DATA BLOCK |
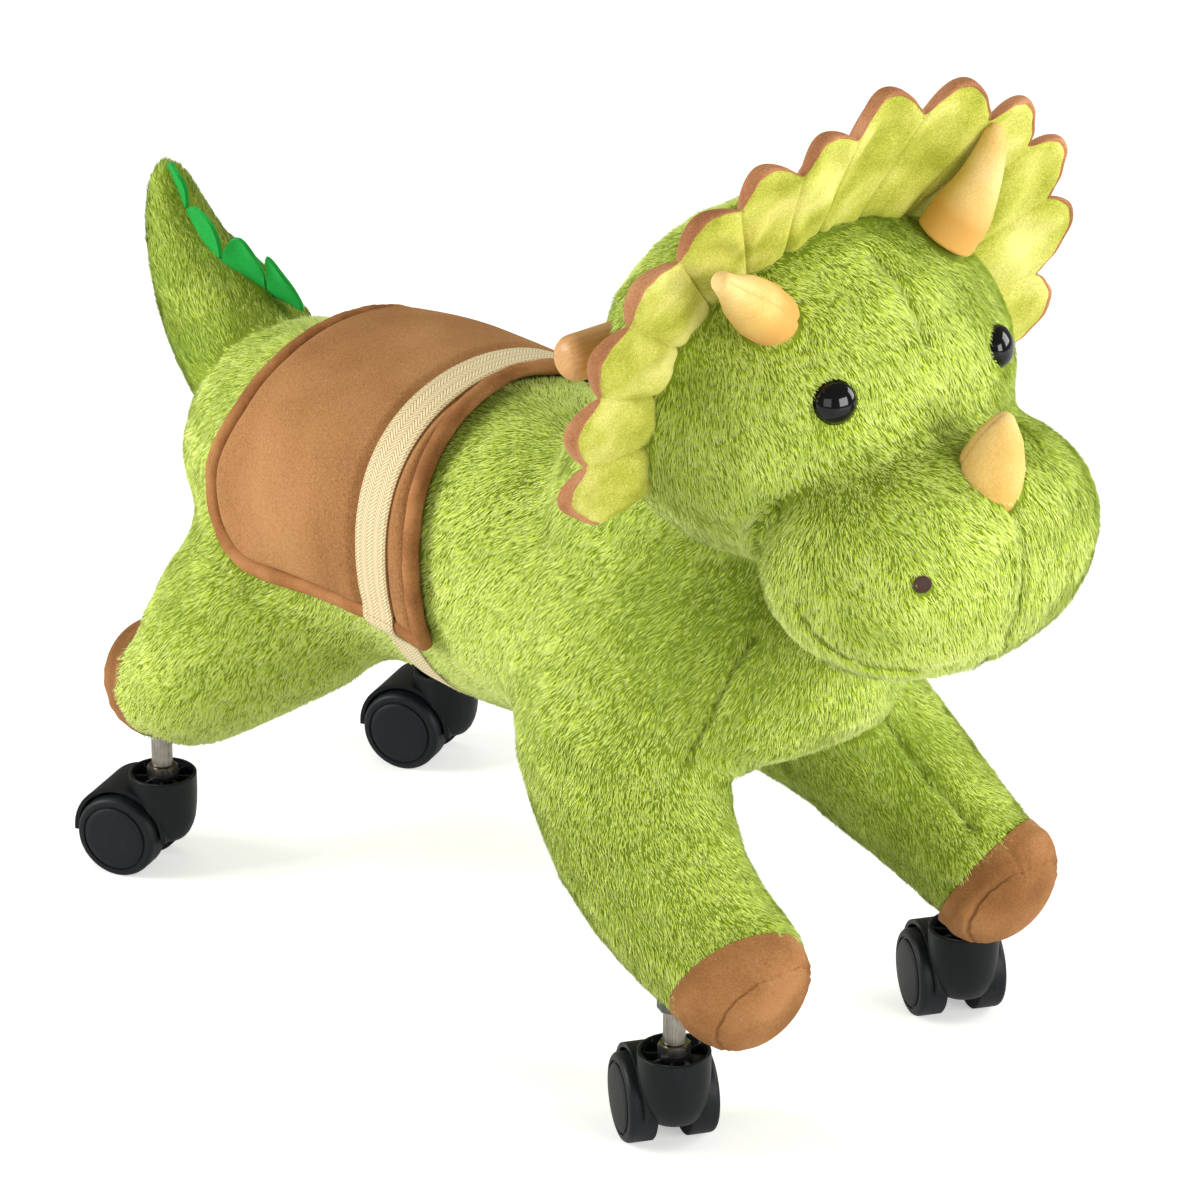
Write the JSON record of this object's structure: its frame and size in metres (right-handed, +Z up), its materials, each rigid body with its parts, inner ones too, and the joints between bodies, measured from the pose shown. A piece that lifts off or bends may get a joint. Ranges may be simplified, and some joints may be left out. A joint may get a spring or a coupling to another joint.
{
  "type": "ride-on dinosaur",
  "caption": "Plush horned dinosaur that a child sits on and pushes along, with a saddle, a wooden handle behind the neck frill and a swivelling twin-wheel caster under each foot.",
  "frame": {"origin": "on the floor, under the middle of the overall length and on the animal's own mid-plane", "axes": "-Y towards the muzzle, +X towards the animal's left side, +Z up"},
  "size_m": [0.3336, 0.7296, 0.5868],
  "materials": {
    "plush_green": "short lime-green plush pile",
    "frill_velvet": "yellow-green short velvet",
    "frill_brown_velvet": "brown short velvet",
    "hoof_velvet": "caramel brown velvet",
    "horn_velvet": "cream-yellow velvet",
    "felt_green": "saturated green felt",
    "saddle_suede": "caramel synthetic suede",
    "saddle_piping": "brown bound piping",
    "girth_webbing": "cream herringbone webbing",
    "eye_plastic": "black, polished",
    "handle_oak": "light oak, oiled",
    "frame_steel": "black coated steel tube",
    "stem_zinc": "zinc-plated steel",
    "caster_plastic": "black nylon",
    "wheel_plastic": "black nylon"
  },
  "bodies": {
    "ride_frame": {"frame_hoop_front": "frame_steel", "frame_hoop_rear": "frame_steel", "frame_spine": "frame_steel", "handle_post": "frame_steel", "handle_dowel": "handle_oak", "plush_torso": "plush_green", "plush_head": "plush_green", "plush_muzzle": "plush_green", "plush_tail": "plush_green", "felt_plate_1": "felt_green", "felt_plate_2": "felt_green", "felt_plate_3": "felt_green", "felt_plate_4": "felt_green", "horn_brow_right": "horn_velvet", "horn_brow_left": "horn_velvet", "horn_nose": "horn_velvet", "frill_front": "frill_velvet", "frill_back": "frill_brown_velvet", "eye_right": "eye_plastic", "eye_left": "eye_plastic", "saddle_pad": "saddle_suede", "saddle_piping": "saddle_piping", "girth_webbing": "girth_webbing", "plush_leg_front_left": "plush_green", "hoof_front_left": "hoof_velvet", "stem_front_left": "stem_zinc", "nut_front_left": "stem_zinc", "plush_leg_front_right": "plush_green", "hoof_front_right": "hoof_velvet", "stem_front_right": "stem_zinc", "nut_front_right": "stem_zinc", "plush_leg_rear_left": "plush_green", "hoof_rear_left": "hoof_velvet", "stem_rear_left": "stem_zinc", "nut_rear_left": "stem_zinc", "plush_leg_rear_right": "plush_green", "hoof_rear_right": "hoof_velvet", "stem_rear_right": "stem_zinc", "nut_rear_right": "stem_zinc"},
    "caster_front_left": {"caster_housing_front_left": "caster_plastic", "axle_front_left": "stem_zinc"},
    "wheel_front_left_l": {"wheel_front_left_l": "wheel_plastic"},
    "wheel_front_left_r": {"wheel_front_left_r": "wheel_plastic"},
    "caster_front_right": {"caster_housing_front_right": "caster_plastic", "axle_front_right": "stem_zinc"},
    "wheel_front_right_l": {"wheel_front_right_l": "wheel_plastic"},
    "wheel_front_right_r": {"wheel_front_right_r": "wheel_plastic"},
    "caster_rear_left": {"caster_housing_rear_left": "caster_plastic", "axle_rear_left": "stem_zinc"},
    "wheel_rear_left_l": {"wheel_rear_left_l": "wheel_plastic"},
    "wheel_rear_left_r": {"wheel_rear_left_r": "wheel_plastic"},
    "caster_rear_right": {"caster_housing_rear_right": "caster_plastic", "axle_rear_right": "stem_zinc"},
    "wheel_rear_right_l": {"wheel_rear_right_l": "wheel_plastic"},
    "wheel_rear_right_r": {"wheel_rear_right_r": "wheel_plastic"}
  },
  "joints": [
    {"name": "swivel_front_left", "type": "hinge", "parent": "ride_frame", "child": "caster_front_left", "pos_m": [0.1085, -0.21987, 0], "axis": [0, 0, 1], "continuous": true},
    {"name": "roll_front_left_l", "type": "hinge", "parent": "caster_front_left", "child": "wheel_front_left_l", "pos_m": [0.11727, -0.20189, 0.02452], "axis": [0.8988, -0.4384, 0], "continuous": true},
    {"name": "roll_front_left_r", "type": "hinge", "parent": "caster_front_left", "child": "wheel_front_left_r", "pos_m": [0.11727, -0.20189, 0.02452], "axis": [0.8988, -0.4384, 0], "continuous": true},
    {"name": "swivel_front_right", "type": "hinge", "parent": "ride_frame", "child": "caster_front_right", "pos_m": [-0.1085, -0.21987, 0], "axis": [0, 0, 1], "continuous": true},
    {"name": "roll_front_right_l", "type": "hinge", "parent": "caster_front_right", "child": "wheel_front_right_l", "pos_m": [-0.09973, -0.20189, 0.02452], "axis": [0.8988, -0.4384, 0], "continuous": true},
    {"name": "roll_front_right_r", "type": "hinge", "parent": "caster_front_right", "child": "wheel_front_right_r", "pos_m": [-0.09973, -0.20189, 0.02452], "axis": [0.8988, -0.4384, 0], "continuous": true},
    {"name": "swivel_rear_left", "type": "hinge", "parent": "ride_frame", "child": "caster_rear_left", "pos_m": [0.1085, 0.23013, 0], "axis": [0, 0, 1], "continuous": true},
    {"name": "roll_rear_left_l", "type": "hinge", "parent": "caster_rear_left", "child": "wheel_rear_left_l", "pos_m": [0.10005, 0.24826, 0.02452], "axis": [0.9063, 0.4226, 0], "continuous": true},
    {"name": "roll_rear_left_r", "type": "hinge", "parent": "caster_rear_left", "child": "wheel_rear_left_r", "pos_m": [0.10005, 0.24826, 0.02452], "axis": [0.9063, 0.4226, 0], "continuous": true},
    {"name": "swivel_rear_right", "type": "hinge", "parent": "ride_frame", "child": "caster_rear_right", "pos_m": [-0.1085, 0.23013, 0], "axis": [0, 0, 1], "continuous": true},
    {"name": "roll_rear_right_l", "type": "hinge", "parent": "caster_rear_right", "child": "wheel_rear_right_l", "pos_m": [-0.11695, 0.24826, 0.02452], "axis": [0.9063, 0.4226, 0], "continuous": true},
    {"name": "roll_rear_right_r", "type": "hinge", "parent": "caster_rear_right", "child": "wheel_rear_right_r", "pos_m": [-0.11695, 0.24826, 0.02452], "axis": [0.9063, 0.4226, 0], "continuous": true}
  ]
}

AIM OF THE EXERCISE |
Output the complete data exactly as written.

OUTPUT OF THE TASK |
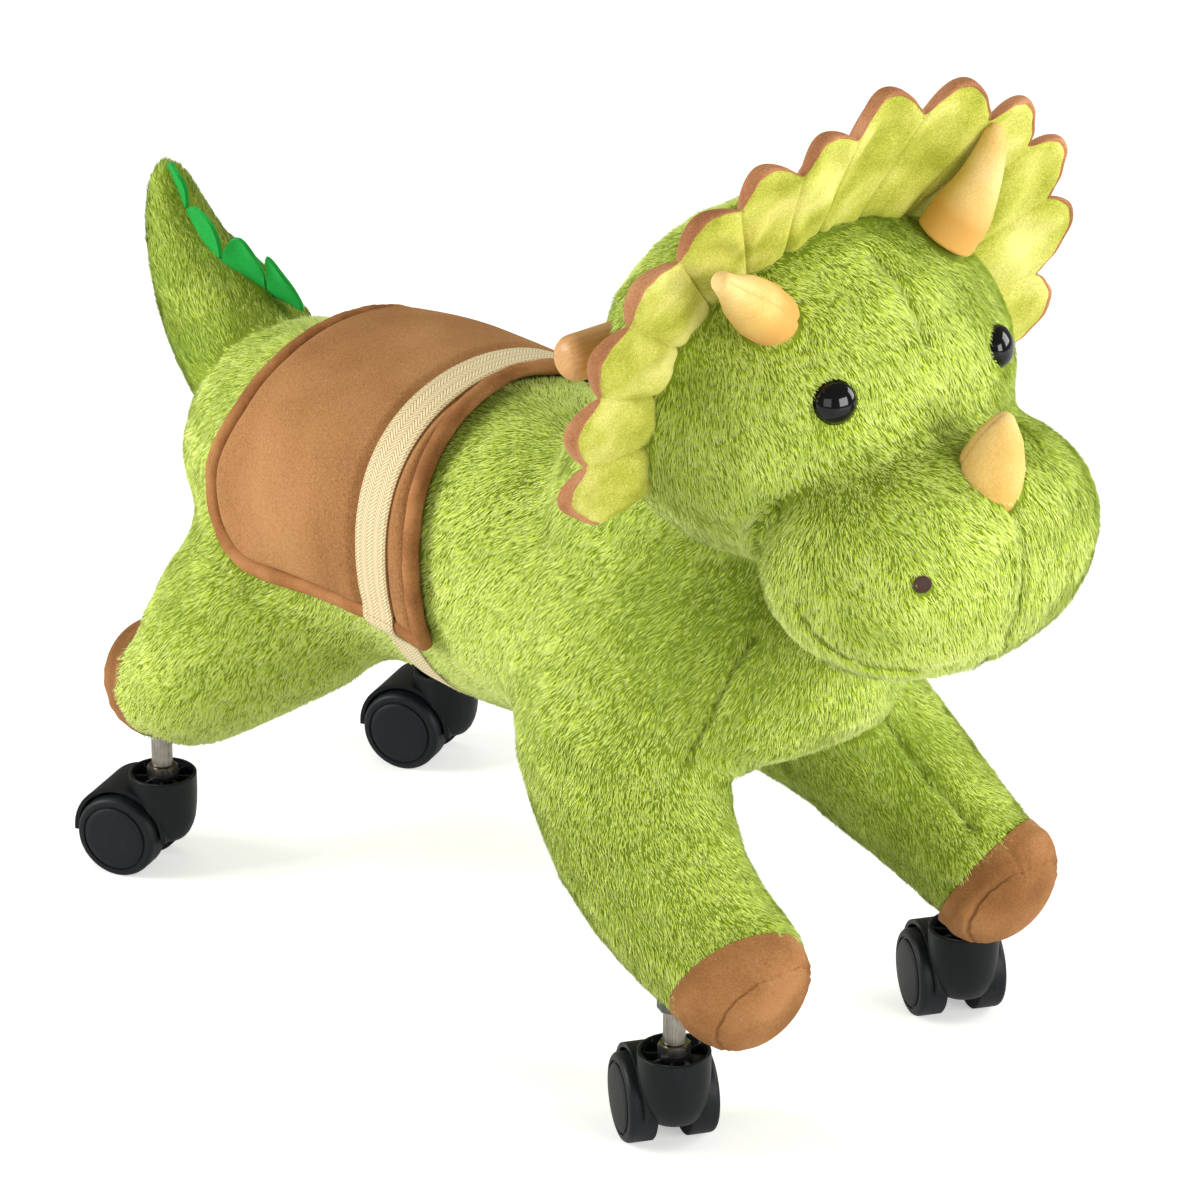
Write the JSON record of this object's structure: its frame and size in metres (right-handed, +Z up), its materials, each rigid body with its parts, inner ones too, and the joints between bodies, measured from the pose shown. A piece that lifts off or bends may get a joint. Ranges may be simplified, and some joints may be left out. A joint may get a spring or a coupling to another joint.
{
  "type": "ride-on dinosaur",
  "caption": "Plush horned dinosaur that a child sits on and pushes along, with a saddle, a wooden handle behind the neck frill and a swivelling twin-wheel caster under each foot.",
  "frame": {"origin": "on the floor, under the middle of the overall length and on the animal's own mid-plane", "axes": "-Y towards the muzzle, +X towards the animal's left side, +Z up"},
  "size_m": [0.3336, 0.7296, 0.5868],
  "materials": {
    "plush_green": "short lime-green plush pile",
    "frill_velvet": "yellow-green short velvet",
    "frill_brown_velvet": "brown short velvet",
    "hoof_velvet": "caramel brown velvet",
    "horn_velvet": "cream-yellow velvet",
    "felt_green": "saturated green felt",
    "saddle_suede": "caramel synthetic suede",
    "saddle_piping": "brown bound piping",
    "girth_webbing": "cream herringbone webbing",
    "eye_plastic": "black, polished",
    "handle_oak": "light oak, oiled",
    "frame_steel": "black coated steel tube",
    "stem_zinc": "zinc-plated steel",
    "caster_plastic": "black nylon",
    "wheel_plastic": "black nylon"
  },
  "bodies": {
    "ride_frame": {"frame_hoop_front": "frame_steel", "frame_hoop_rear": "frame_steel", "frame_spine": "frame_steel", "handle_post": "frame_steel", "handle_dowel": "handle_oak", "plush_torso": "plush_green", "plush_head": "plush_green", "plush_muzzle": "plush_green", "plush_tail": "plush_green", "felt_plate_1": "felt_green", "felt_plate_2": "felt_green", "felt_plate_3": "felt_green", "felt_plate_4": "felt_green", "horn_brow_right": "horn_velvet", "horn_brow_left": "horn_velvet", "horn_nose": "horn_velvet", "frill_front": "frill_velvet", "frill_back": "frill_brown_velvet", "eye_right": "eye_plastic", "eye_left": "eye_plastic", "saddle_pad": "saddle_suede", "saddle_piping": "saddle_piping", "girth_webbing": "girth_webbing", "plush_leg_front_left": "plush_green", "hoof_front_left": "hoof_velvet", "stem_front_left": "stem_zinc", "nut_front_left": "stem_zinc", "plush_leg_front_right": "plush_green", "hoof_front_right": "hoof_velvet", "stem_front_right": "stem_zinc", "nut_front_right": "stem_zinc", "plush_leg_rear_left": "plush_green", "hoof_rear_left": "hoof_velvet", "stem_rear_left": "stem_zinc", "nut_rear_left": "stem_zinc", "plush_leg_rear_right": "plush_green", "hoof_rear_right": "hoof_velvet", "stem_rear_right": "stem_zinc", "nut_rear_right": "stem_zinc"},
    "caster_front_left": {"caster_housing_front_left": "caster_plastic", "axle_front_left": "stem_zinc"},
    "wheel_front_left_l": {"wheel_front_left_l": "wheel_plastic"},
    "wheel_front_left_r": {"wheel_front_left_r": "wheel_plastic"},
    "caster_front_right": {"caster_housing_front_right": "caster_plastic", "axle_front_right": "stem_zinc"},
    "wheel_front_right_l": {"wheel_front_right_l": "wheel_plastic"},
    "wheel_front_right_r": {"wheel_front_right_r": "wheel_plastic"},
    "caster_rear_left": {"caster_housing_rear_left": "caster_plastic", "axle_rear_left": "stem_zinc"},
    "wheel_rear_left_l": {"wheel_rear_left_l": "wheel_plastic"},
    "wheel_rear_left_r": {"wheel_rear_left_r": "wheel_plastic"},
    "caster_rear_right": {"caster_housing_rear_right": "caster_plastic", "axle_rear_right": "stem_zinc"},
    "wheel_rear_right_l": {"wheel_rear_right_l": "wheel_plastic"},
    "wheel_rear_right_r": {"wheel_rear_right_r": "wheel_plastic"}
  },
  "joints": [
    {"name": "swivel_front_left", "type": "hinge", "parent": "ride_frame", "child": "caster_front_left", "pos_m": [0.1085, -0.21987, 0], "axis": [0, 0, 1], "continuous": true},
    {"name": "roll_front_left_l", "type": "hinge", "parent": "caster_front_left", "child": "wheel_front_left_l", "pos_m": [0.11727, -0.20189, 0.02452], "axis": [0.8988, -0.4384, 0], "continuous": true},
    {"name": "roll_front_left_r", "type": "hinge", "parent": "caster_front_left", "child": "wheel_front_left_r", "pos_m": [0.11727, -0.20189, 0.02452], "axis": [0.8988, -0.4384, 0], "continuous": true},
    {"name": "swivel_front_right", "type": "hinge", "parent": "ride_frame", "child": "caster_front_right", "pos_m": [-0.1085, -0.21987, 0], "axis": [0, 0, 1], "continuous": true},
    {"name": "roll_front_right_l", "type": "hinge", "parent": "caster_front_right", "child": "wheel_front_right_l", "pos_m": [-0.09973, -0.20189, 0.02452], "axis": [0.8988, -0.4384, 0], "continuous": true},
    {"name": "roll_front_right_r", "type": "hinge", "parent": "caster_front_right", "child": "wheel_front_right_r", "pos_m": [-0.09973, -0.20189, 0.02452], "axis": [0.8988, -0.4384, 0], "continuous": true},
    {"name": "swivel_rear_left", "type": "hinge", "parent": "ride_frame", "child": "caster_rear_left", "pos_m": [0.1085, 0.23013, 0], "axis": [0, 0, 1], "continuous": true},
    {"name": "roll_rear_left_l", "type": "hinge", "parent": "caster_rear_left", "child": "wheel_rear_left_l", "pos_m": [0.10005, 0.24826, 0.02452], "axis": [0.9063, 0.4226, 0], "continuous": true},
    {"name": "roll_rear_left_r", "type": "hinge", "parent": "caster_rear_left", "child": "wheel_rear_left_r", "pos_m": [0.10005, 0.24826, 0.02452], "axis": [0.9063, 0.4226, 0], "continuous": true},
    {"name": "swivel_rear_right", "type": "hinge", "parent": "ride_frame", "child": "caster_rear_right", "pos_m": [-0.1085, 0.23013, 0], "axis": [0, 0, 1], "continuous": true},
    {"name": "roll_rear_right_l", "type": "hinge", "parent": "caster_rear_right", "child": "wheel_rear_right_l", "pos_m": [-0.11695, 0.24826, 0.02452], "axis": [0.9063, 0.4226, 0], "continuous": true},
    {"name": "roll_rear_right_r", "type": "hinge", "parent": "caster_rear_right", "child": "wheel_rear_right_r", "pos_m": [-0.11695, 0.24826, 0.02452], "axis": [0.9063, 0.4226, 0], "continuous": true}
  ]
}